Although while writing this post, I thought, perhaps I test it again, just the convert to lowercase function, without the crashing part. It also fails to handle the İ. And worse, it returns a string that is one byte too large, like a garbage null terminator. There is a lesson here, do not use the stdlib, it is just broken.

Then I compared it to a compare to lowercase function from another library I had included. Twice as fast as even my new fixed function. But it also does not handle the İ symbol. There is a lesson here, do not use other libraries, they do not do what you need them to do.

iex_xei · on May 30, 2022

Sorry for the İ/i I/ı bug. Even modern software in other languages fall to that trap time to time, so probably it's not handled well in other languages either.

mvgoogler · on May 29, 2022

I would ask the interviewer and use it as an opportunity to show your knowledge of data structures and your ability to reason about trade-offs and talk through priorities.

I would say something like: "I think a balanced tree, such as an rb-tree, would be useful here for <reasons that make sense given the problem and the properties of rb trees>. I've written rb trees before and think I could write a basic one in 10-15 minutes or I could use <class from the std library, which uses a balanced tree>. Which would you prefer?"

Assuming what you said made sense I would take an interaction like that as a positive signal.

wruza · on May 29, 2022

Part of this problem is underconstrained requirements.

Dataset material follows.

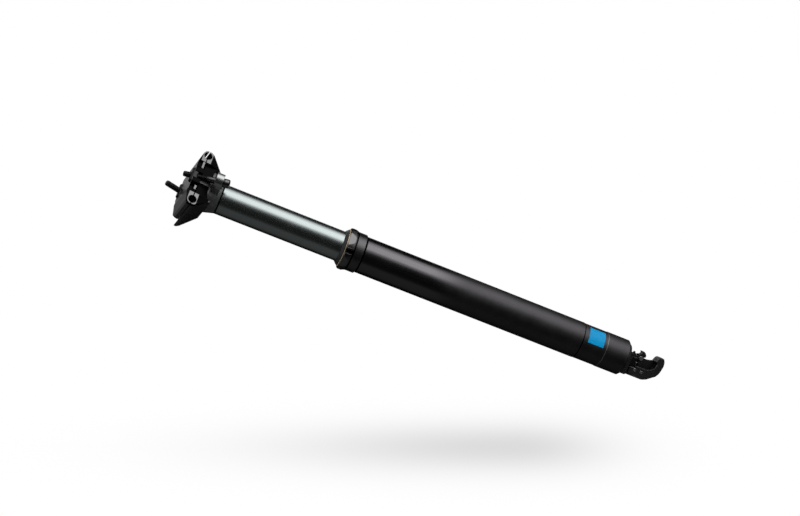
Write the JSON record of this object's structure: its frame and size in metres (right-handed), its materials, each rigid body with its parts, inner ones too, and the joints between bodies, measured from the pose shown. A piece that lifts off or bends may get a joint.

If you do not specify that “a” can’t be zero in “ax2”, it’s reasonable to behave sensibly in that case. One thing is a free designer who states requirements and constraints. Another is an implementer who was given an isolated task and no more details. You have to be either full-defensive or renegotiate edge cases which probably could lead to unnecessary complexity.

spacechild1 · on May 29, 2022

> and only if you're very lucky the compiler will condense this down to the same few dozen lines of actually needed code

The code consists almost entirely of templates and inline functions and every modern C++ compiler will optimize that away. In a release build there is basically no overhead compared to using raw pointers.